Rows from a 3D modeling dataset
## start
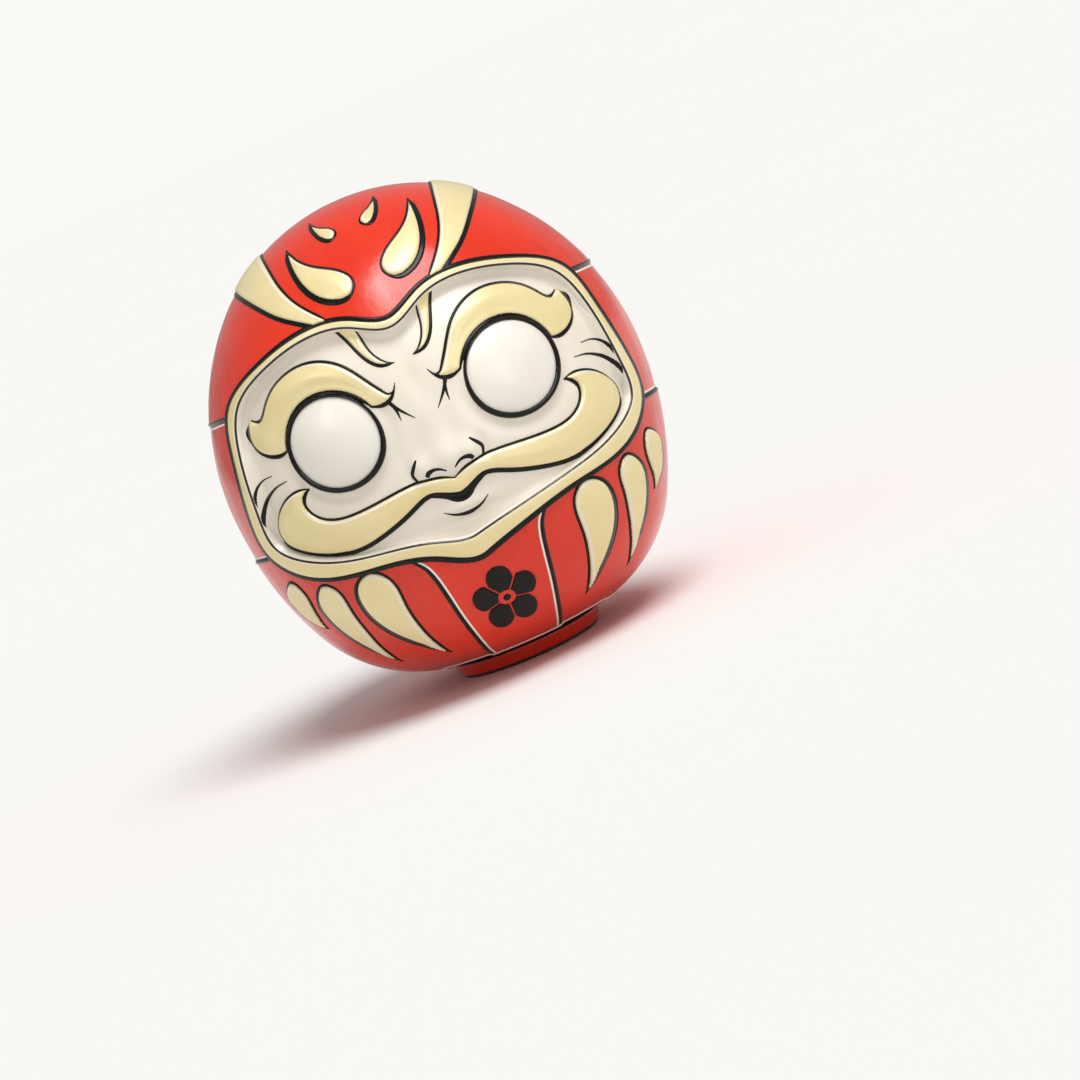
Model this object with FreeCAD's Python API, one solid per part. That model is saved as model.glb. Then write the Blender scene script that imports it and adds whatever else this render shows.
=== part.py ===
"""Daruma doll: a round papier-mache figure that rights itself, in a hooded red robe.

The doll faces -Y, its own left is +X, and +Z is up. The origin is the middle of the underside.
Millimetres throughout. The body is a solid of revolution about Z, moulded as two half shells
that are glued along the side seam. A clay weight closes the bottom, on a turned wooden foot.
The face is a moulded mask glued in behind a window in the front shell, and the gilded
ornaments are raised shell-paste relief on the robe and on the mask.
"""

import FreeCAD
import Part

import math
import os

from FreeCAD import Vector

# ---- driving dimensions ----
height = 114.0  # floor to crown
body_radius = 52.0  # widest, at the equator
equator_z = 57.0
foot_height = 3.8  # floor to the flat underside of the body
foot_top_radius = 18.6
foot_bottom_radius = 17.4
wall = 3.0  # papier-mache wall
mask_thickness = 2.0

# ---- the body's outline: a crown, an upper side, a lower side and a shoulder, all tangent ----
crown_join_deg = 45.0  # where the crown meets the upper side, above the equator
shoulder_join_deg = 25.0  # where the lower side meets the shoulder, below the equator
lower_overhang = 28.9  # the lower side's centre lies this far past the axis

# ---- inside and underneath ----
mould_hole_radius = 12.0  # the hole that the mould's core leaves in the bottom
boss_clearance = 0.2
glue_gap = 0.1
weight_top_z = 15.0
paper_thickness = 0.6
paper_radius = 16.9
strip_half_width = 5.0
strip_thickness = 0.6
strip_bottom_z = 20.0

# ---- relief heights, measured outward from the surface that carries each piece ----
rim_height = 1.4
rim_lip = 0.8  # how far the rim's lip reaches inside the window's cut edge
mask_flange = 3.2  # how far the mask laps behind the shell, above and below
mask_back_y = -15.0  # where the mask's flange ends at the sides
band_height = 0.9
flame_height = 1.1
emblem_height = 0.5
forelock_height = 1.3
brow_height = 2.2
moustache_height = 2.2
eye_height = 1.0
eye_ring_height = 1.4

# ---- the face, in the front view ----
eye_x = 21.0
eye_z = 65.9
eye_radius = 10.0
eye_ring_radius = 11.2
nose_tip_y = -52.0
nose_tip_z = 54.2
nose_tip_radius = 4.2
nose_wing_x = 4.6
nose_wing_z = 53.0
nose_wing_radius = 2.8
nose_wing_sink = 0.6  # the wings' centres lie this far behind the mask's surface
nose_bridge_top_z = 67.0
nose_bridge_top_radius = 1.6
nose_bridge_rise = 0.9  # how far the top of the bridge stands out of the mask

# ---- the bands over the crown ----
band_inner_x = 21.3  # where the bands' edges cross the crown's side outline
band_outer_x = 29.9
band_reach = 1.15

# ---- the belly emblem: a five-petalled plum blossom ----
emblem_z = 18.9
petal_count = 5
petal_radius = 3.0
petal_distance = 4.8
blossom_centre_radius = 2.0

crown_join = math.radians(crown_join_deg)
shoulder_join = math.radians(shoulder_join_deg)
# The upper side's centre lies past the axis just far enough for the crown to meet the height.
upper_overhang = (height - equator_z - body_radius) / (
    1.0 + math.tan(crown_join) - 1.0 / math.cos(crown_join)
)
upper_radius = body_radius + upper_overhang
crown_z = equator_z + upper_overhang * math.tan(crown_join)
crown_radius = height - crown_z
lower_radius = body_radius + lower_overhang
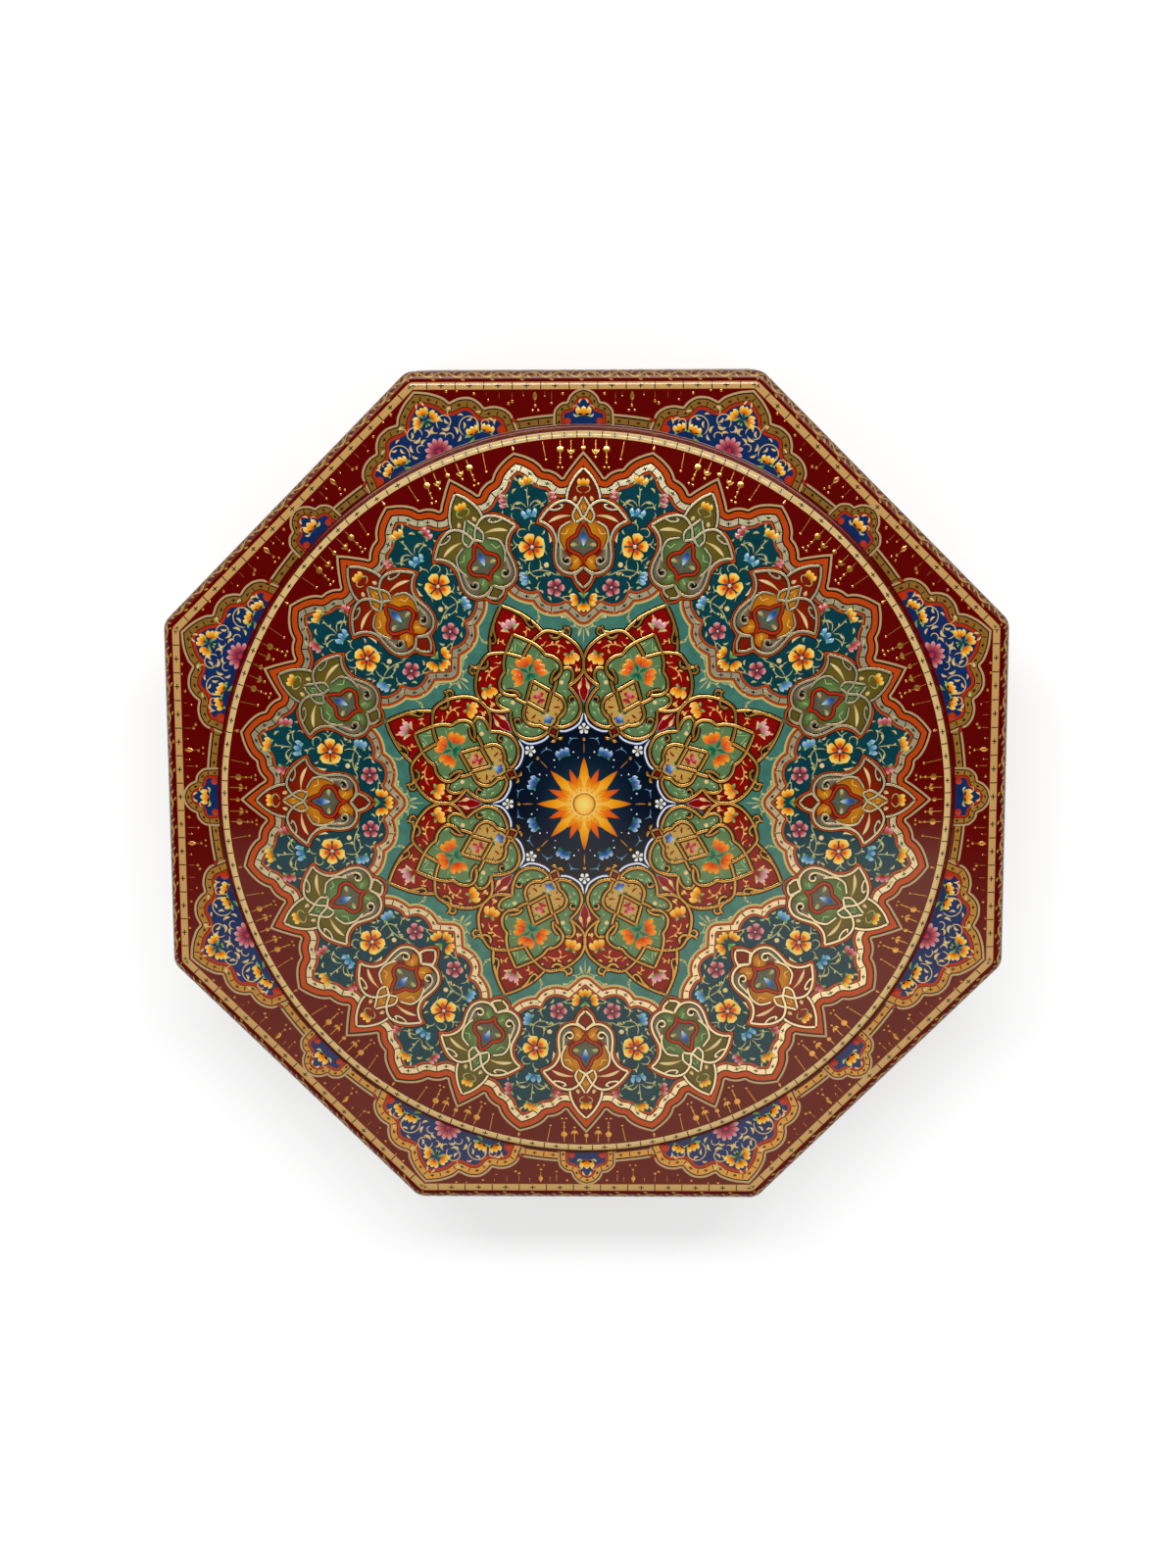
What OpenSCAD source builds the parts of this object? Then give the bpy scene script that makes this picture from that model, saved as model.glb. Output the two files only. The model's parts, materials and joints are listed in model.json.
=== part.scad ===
## end
• **Exercise description**
Without omitting anything, output the entries exactly.

• **Written solution**
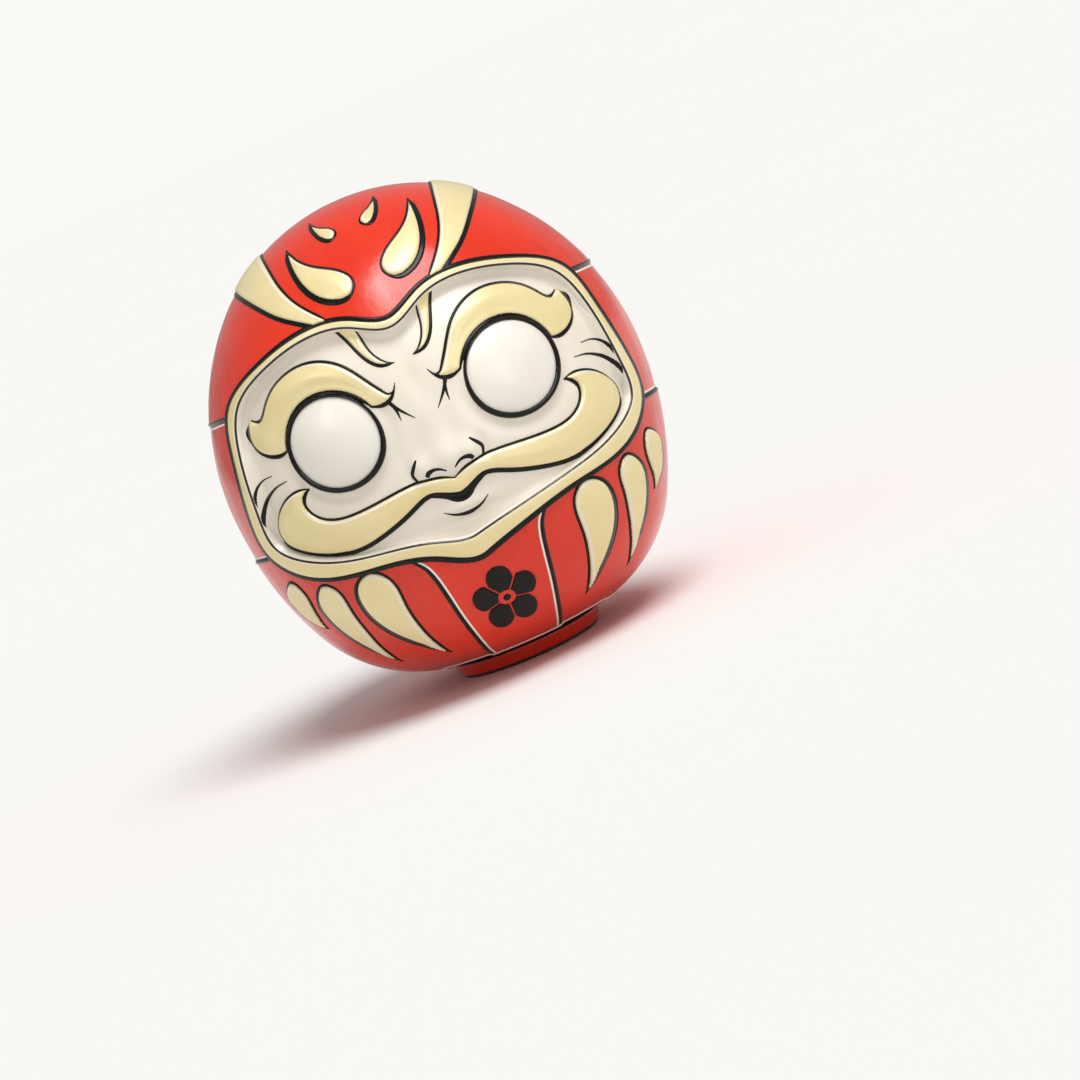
Model this object with FreeCAD's Python API, one solid per part. That model is saved as model.glb. Then write the Blender scene script that imports it and adds whatever else this render shows.
=== part.py ===
"""Daruma doll: a round papier-mache figure that rights itself, in a hooded red robe.

The doll faces -Y, its own left is +X, and +Z is up. The origin is the middle of the underside.
Millimetres throughout. The body is a solid of revolution about Z, moulded as two half shells
that are glued along the side seam. A clay weight closes the bottom, on a turned wooden foot.
The face is a moulded mask glued in behind a window in the front shell, and the gilded
ornaments are raised shell-paste relief on the robe and on the mask.
"""

import FreeCAD
import Part

import math
import os

from FreeCAD import Vector

# ---- driving dimensions ----
height = 114.0  # floor to crown
body_radius = 52.0  # widest, at the equator
equator_z = 57.0
foot_height = 3.8  # floor to the flat underside of the body
foot_top_radius = 18.6
foot_bottom_radius = 17.4
wall = 3.0  # papier-mache wall
mask_thickness = 2.0

# ---- the body's outline: a crown, an upper side, a lower side and a shoulder, all tangent ----
crown_join_deg = 45.0  # where the crown meets the upper side, above the equator
shoulder_join_deg = 25.0  # where the lower side meets the shoulder, below the equator
lower_overhang = 28.9  # the lower side's centre lies this far past the axis

# ---- inside and underneath ----
mould_hole_radius = 12.0  # the hole that the mould's core leaves in the bottom
boss_clearance = 0.2
glue_gap = 0.1
weight_top_z = 15.0
paper_thickness = 0.6
paper_radius = 16.9
strip_half_width = 5.0
strip_thickness = 0.6
strip_bottom_z = 20.0

# ---- relief heights, measured outward from the surface that carries each piece ----
rim_height = 1.4
rim_lip = 0.8  # how far the rim's lip reaches inside the window's cut edge
mask_flange = 3.2  # how far the mask laps behind the shell, above and below
mask_back_y = -15.0  # where the mask's flange ends at the sides
band_height = 0.9
flame_height = 1.1
emblem_height = 0.5
forelock_height = 1.3
brow_height = 2.2
moustache_height = 2.2
eye_height = 1.0
eye_ring_height = 1.4

# ---- the face, in the front view ----
eye_x = 21.0
eye_z = 65.9
eye_radius = 10.0
eye_ring_radius = 11.2
nose_tip_y = -52.0
nose_tip_z = 54.2
nose_tip_radius = 4.2
nose_wing_x = 4.6
nose_wing_z = 53.0
nose_wing_radius = 2.8
nose_wing_sink = 0.6  # the wings' centres lie this far behind the mask's surface
nose_bridge_top_z = 67.0
nose_bridge_top_radius = 1.6
nose_bridge_rise = 0.9  # how far the top of the bridge stands out of the mask

# ---- the bands over the crown ----
band_inner_x = 21.3  # where the bands' edges cross the crown's side outline
band_outer_x = 29.9
band_reach = 1.15

# ---- the belly emblem: a five-petalled plum blossom ----
emblem_z = 18.9
petal_count = 5
petal_radius = 3.0
petal_distance = 4.8
blossom_centre_radius = 2.0

crown_join = math.radians(crown_join_deg)
shoulder_join = math.radians(shoulder_join_deg)
# The upper side's centre lies past the axis just far enough for the crown to meet the height.
upper_overhang = (height - equator_z - body_radius) / (
    1.0 + math.tan(crown_join) - 1.0 / math.cos(crown_join)
)
upper_radius = body_radius + upper_overhang
crown_z = equator_z + upper_overhang * math.tan(crown_join)
crown_radius = height - crown_z
lower_radius = body_radius + lower_overhang
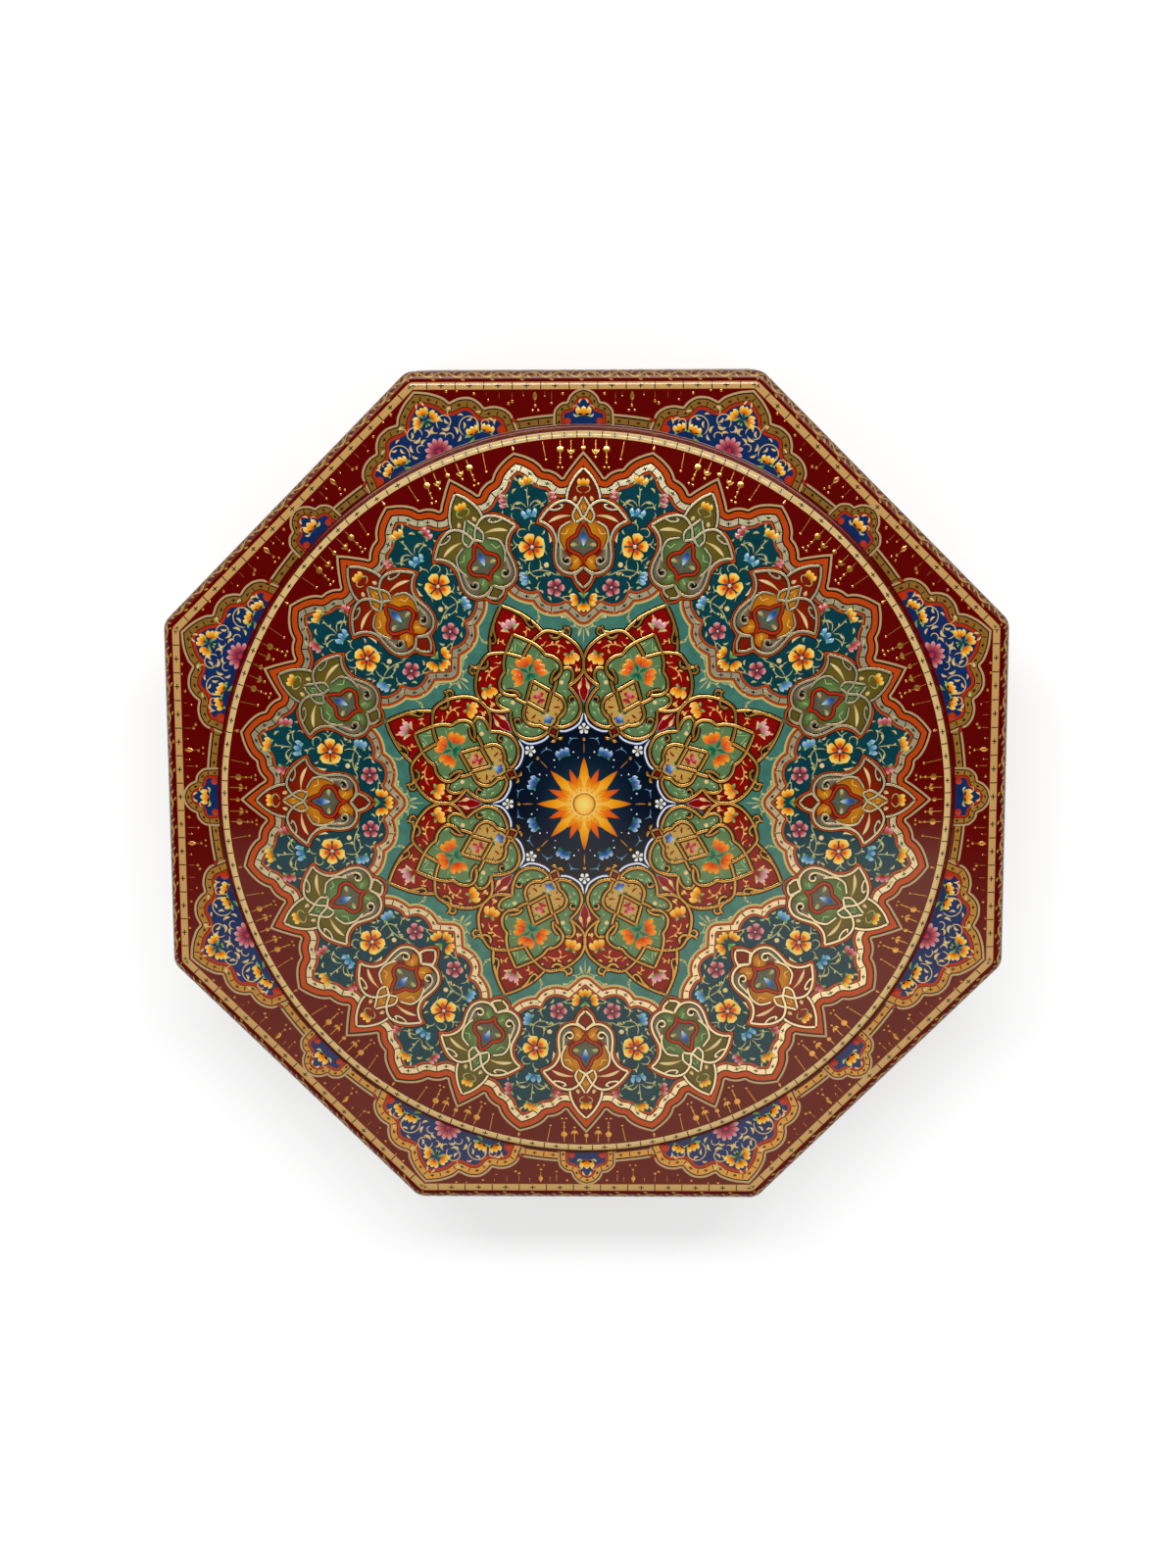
What OpenSCAD source builds the parts of this object? Then give the bpy scene script that makes this picture from that model, saved as model.glb. Output the two files only. The model's parts, materials and joints are listed in model.json.
=== part.scad ===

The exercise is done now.